The last stretch to be tested was chosen by consensus.
Walker wanted to hit a main-bayou area, and Sherman suggested Bayou Cheramie close to its junction with Grassy Lake.
The fishing was even tougher for Sherman there, with only one fish tapping and letting go of his jig.
Walker and his crew, meanwhile, turned up a small number of bass that Sherman missed, but the largest was about 1 1/2 pounds.
So what did the test prove? Sherman certainly didn’t do badly against an instrument designed to bring everything within its reach to the surface.
But look at the results closely.
Sure, Sherman put together 11 to 12 pounds in the first canal, and his weight included a 4-pounder.
But he missed at least one other 4-pounder, and his lure hadn’t even been touched by that 6-pounder. Catching those fish would have pushed his five-bass stringer closer to 18 pounds.
Even in the least-productive canals, he missed bass.
Walker said this should be a lesson to all in the fishing community.
“Fishermen go out and fish an area, and if they don’t catch anything they think the fish are all gone,” he said. “You have to realize that (if) you throw a lure into a pile of fish, you might have one fish interested.”
Sherman agreed, pointing to the 6-pounder as proof.
“This shows me that just because you don’t get a bite don’t give up,” he said.
Walker also said the second canal was a good lesson.
“A fisherman has a tendency of going back to where he caught fish before, and if conditions change, the fish might not be there anymore,” he said.
Sherman expected to catch a few fish in the canal, knowing it had been productive in the past. What he found was a veritable aquatic desert.

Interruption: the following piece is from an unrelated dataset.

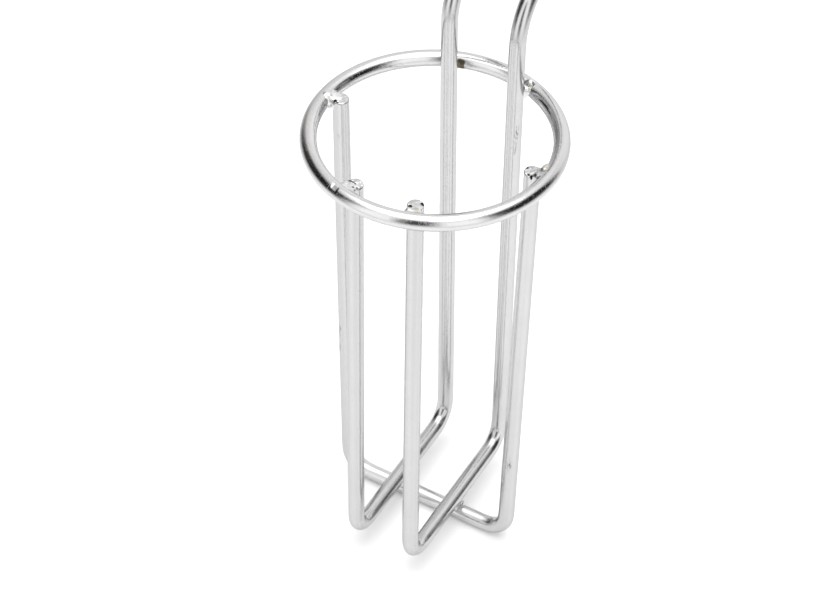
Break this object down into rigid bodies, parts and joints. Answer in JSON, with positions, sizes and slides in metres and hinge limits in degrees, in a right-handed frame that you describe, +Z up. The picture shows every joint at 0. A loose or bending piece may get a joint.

Sherman said the experience bolstered his belief that only 10 percent of the available waters hold most of the fish.
But there were other, more important lessons that he said will help him in his tournament fishing.
“If you ain’t getting bit in a canal, there most probably isn’t a lot of fish in there,” he said. “If there’s a population in there at all, you’re going to get bite.
“That fish is a predator.”
This is instructive for scouting purposes, he said.
“If you catch some fish in a canal, you probably have (a good number of) fish in there. You probably have a honeyhole, and you need to remember that canal,” Sherman said.
By the same token, he said weeding out canals will be easier now.
“If I don’t catch three or four fish and get bit a few times, I won’t worry about going back there,” Sherman said.
Walker cautioned that an unsuccessful trip doesn’t necessarily mean there are no bass in a given area, and he pointed to the three-year drought in the late 1990s as proof.
“No one was catching bass in the Basin, and everybody was complaining that all the fish were gone,” he said. “But that was the most successful shocking I’ve ever seen.”
One of the most humbling lessons Sherman learned was how finicky big bass can be.
“That fish heard something and tucked back under that log,” Sherman said of the 6-pounder that had snubbed successive casts that morning. “You’ll catch those small fish, but those big fish are wary.”
Even while admitting that he had unknowingly made a mistake, the angler said he learned a couple of important lessons from that bass.
“I learned I have to go to more finesse fishing to catch those fish,” Sherman said. “That big fish is going to be more skittish.”
That’s a tough statement from someone who stakes his reputation on knocking bass in the head with his jig.
The second lesson learned from that 6-pounder came after questioning Walker about where that bass would go when released.
“It’ll go right back to that same spot,” Walker said.
He explained that it was not uncommon for the same fish to be shocked up time and time again around the same stump, log or tree.
“If that fish is caught, another fish will take it’s place,” Walker said.
Sherman said that was a crucial piece of information.
“I learned that because you caught one on this stump, you’ll catch another one on it. That fish wasn’t there on accident,” he said.